In some sense, all works of art incorporate the concept of interactivity, although the levels, or amount of focus on this concept, vary widely. In a Renaissance oil painting by Jan Van Eyck, the level of interactivity might extend to the most basic relationship of artist and viewer, demonstrated by a visitor walking up to a painting, hung on the wall of a gallery, standing at a respectable distance from the piece (about five to ten feet), observing the painting, analyzing it from his or her separated position, and then walking on to the next piece.  This scenario would change however, if for example, the painting was not hung on the wall, but was instead tilted against a wall, causing visitors to kneel, squat, or bend to achieve an eye-level position.  The viewer is taken slightly out of his or her physical comfort zone through non-traditional gallery etiquette, such as kneeling or adjusting body angles to experience art.

Interactivity in art can be used as a means of displaying and presenting, and also as a means of experiencing and creating.  A piece that is conceptually complete when installed, has a more passive audience interaction status compared to a piece that, though physically sound and complete during installation, requires more form the viewer to complete the concept behind the construction.  Artists who draw on the concept of interactivity in their work are conscious of the fact that the structure or art presented to the viewer is not a complete and finished product—the visitor, the individual, the community, or even the space, are integral in the creation of the final artwork.  This artwork is contingent on how someone experiences it, the physical structures becomes mechanisms, pathways, to the art itself.  One of the beautiful aspects of every genre of art is that everyone experiences the same piece in different ways; a viewer becomes his or her own author of a work through his or her personal interaction with it.  In the genre of interactive art, this notion is fully explored.  The creation of art is unique from person A to person B, even from space A to space B.; it is the personal experience that produces art.  Artists like Mowry Baden, Mel Chin, Jim Sanborn, Vito Acconci, Felix Gonzales-Torres, and many more, create art that is contingent on the participation of others.  Mowry Baden pieces mostly consist of material, forms, contraptions, that are means to an end—the physical pieces themselves are abstract, but they are not the works of art Baden intends the viewer to experience.  Instead, the viewer must become the participant, usually physically engaging in some way.  What the individual experiences physically, psychologically, emotionally, from his or her interaction with what Baden has provided, is his intended artwork.  On the other hand, Vito Acconci’s interactive artwork relies much less on a viewer’s physical interaction with material provided in a gallery, and more on the psychological engagement of the viewer.  Acconci pushes the artist-viewer relationship to a new level where concepts such as trust, vulnerability, and perspective are questioned.
           
When the viewer becomes the artist, the definition of art must be restructured. Traditionally it is the skilled, mastered artist technicians, craftspeople—the creative minds at work, who create art.  This is how we think of the artists—that art is something the average person could not make; would not think to make.  But when an artist creates and puts forth a finished product, allowing and asking the viewer to create the finalized artwork, our defining lines of the relationship between artist and viewer, and therefore our definition of art itself, are muddled.  Is the object the art? Is the experience the art? Is it art if anyone and everyone can make it?  When interaction is a main tenant to artwork, the concept of a skilled, trained artisan as the authority figure in what is correct or appropriate in the art world is lost.  The field becomes more equally distribute and more interdependent.

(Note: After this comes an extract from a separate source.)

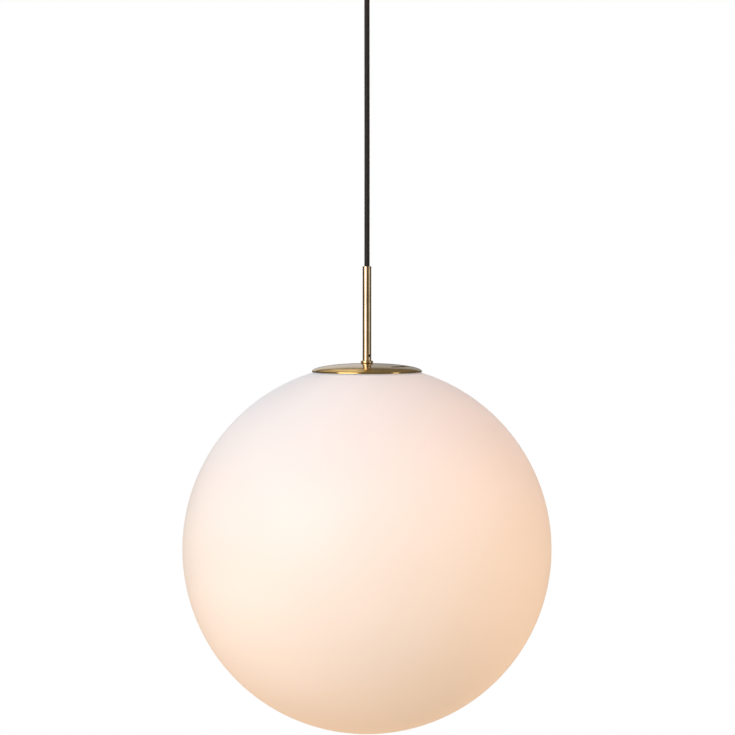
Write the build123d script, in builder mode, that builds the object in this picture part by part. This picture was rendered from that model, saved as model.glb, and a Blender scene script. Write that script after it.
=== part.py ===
"""Pendant ceiling light: an opal glass globe under a shallow brass cap, on a
thin stem and a textile cord that hangs from a canopy and a ceiling bracket.

The origin is the centre of the ceiling bracket's top face. +Z is up, so the
whole lamp lies below Z = 0. -Y is the front. Every length is in millimetres.
"""

import os
from math import cos, radians, sin, sqrt

from build123d import *

os.makedirs("parts", exist_ok=True)

# ---------------------------------------------------------------- driving sizes

# Clearances
RUNNING_FIT = 0.05  # radial, threads and sliding fits
LOOSE_FIT = 0.3  # radial, pieces that only pass through or lie near each other
SEAT_GAP = 0.1  # end gap between pieces that meet face to face

# Slots in the heads of small screws
SCREW_SLOT_WIDTH = 0.6
SCREW_SLOT_DEPTH = 0.8

# Glass globe
GLOBE_DIAMETER = 400.0
GLASS_WALL = 3.0
GLASS_OPENING = 100.0
GLASS_EDGE_ROUND = 1.0

# Cap over the opening
CAP_OVERLAP = 9.5  # past the edge of the glass
CAP_HEIGHT = 9.5
CAP_WALL = 1.0
CAP_LIP = 1.0
RIM_GAP = 0.8  # from the lip of the cap down to the glass
VENT_RADIUS = 44.0
VENT_WIDTH = 4.5
VENT_SWEEP = 40.0
VENT_AZIMUTHS = (-31.0, 149.0)

# Gasket between cap and glass
GASKET_WIDTH = 6.0
GASKET_THICKNESS = 1.2

# Nipple and collar
CORD_CLEARANCE = 0.35  # radial, between the cord and the nipple's bore
NIPPLE_WALL = 0.8
NIPPLE_IN_STEM = 14.0
NIPPLE_FLAT_DEPTH = 0.5
NIPPLE_FLAT_LENGTH = 12.0
NIPPLE_END = 1.0  # of the nipple below the lampholder's nut
COLLAR_LEDGE = 2.0  # past the stem
COLLAR_HEIGHT = 3.0
COLLAR_ROUND = 1.2

# Stem
STEM_WALL = 0.65
STEM_LENGTH = 102.0
STEM_TOP_ROUND = 0.4
SET_SCREW_DIAMETER = 2.5
SET_SCREW_HEIGHT = 5.4
SET_SCREW_AZIMUTH = -56.0
SET_SCREW_RECESS = 0.15
SET_SCREW_KEY_DEPTH = 0.6
STEM_BUSH_HEIGHT = 8.0
STEM_BUSH_RECESS = 0.3

# Cord
CORD_DIAMETER = 5.7
FREE_CORD = 302.0  # from the cord grip's mouth to the top of the stem
CORE_DIAMETER = 1.8
CORE_SPREAD = 1.5  # from the cord's axis to each core's axis at the lampholder
CORE_GAP = 0.07  # between the cores where they leave the cord in the canopy
CORE_BEND = 3.0
TAIL_RISE = 2.5  # of the cord above the grip's nut
CORD_END = 1.5  # of the cord below the nipple

# Cord grip in the canopy floor
GRIP_WALL = 1.7  # round the flex bush
GRIP_DROP = 14.0
GRIP_THREAD_WALL = 1.85
GRIP_NUT_WALL = 2.0
GRIP_NUT_HEIGHT = 5.0
GRIP_ROUND = 1.5
GRIP_THREAD_END = 1.0  # of the thread above the nut
GRIP_SCREW_DIAMETER = 3.0
GRIP_SCREW_DROP = 4.0  # below the canopy's floor
GRIP_SCREW_RECESS = 0.4
GRIP_KEY_DEPTH = 1.0
FLEX_BALL_RADIUS = 6.0
FLEX_BALL_DEPTH = 2.6  # from the ball's centre down to the grip's mouth
FLEX_BALL_TOP = 1.8
SWING_ROOM = 20.0  # degrees that the slot in the ball lets the cord swing sideways

# Canopy
CANOPY_DIAMETER = 110.0
CANOPY_HEIGHT = 32.0
CANOPY_WALL = 1.0
CANOPY_ROUND = 7.0
CEILING_GAP = 0.5

# Ceiling bracket
BRACKET_WIDTH = 24.0
BRACKET_THICKNESS = 2.0
EAR_DROP = 14.0
EAR_BEND = 3.0
CABLE_HOLE_DIAMETER = 16.0
FIXING_SPACING = 60.0
FIXING_SLOT_LENGTH = 14.0
FIXING_SLOT_WIDTH = 5.0
EARTH_SCREW_DIAMETER = 4.0
EARTH_SCREW_OFFSET = 15.0
EARTH_WASHER_THICKNESS = 1.0
EARTH_WASHER_LEDGE = 0.6  # past the screw's head
EARTH_HEAD_HEIGHT = 2.4
EARTH_HEAD_ROUND = 0.8
EARTH_SLOT = 1.0  # width and depth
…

There are pros and cons to art that is dependent on the interactivity of others. Some concerns might be that the artist cannot control what a viewer does.  The artist cannot force a viewer to participate in a piece, and at the same time, the artist cannot keep someone from vandalizing or acting in a destructive manner in relation to the piece—this act could even be taken as a symbol of the viewer accepting the piece by attempting to make personal claim to it themself.  This concern is also what makes interactive art so powerful.  The point is to have people participate, therefore, how one chooses to participate is all part of the process.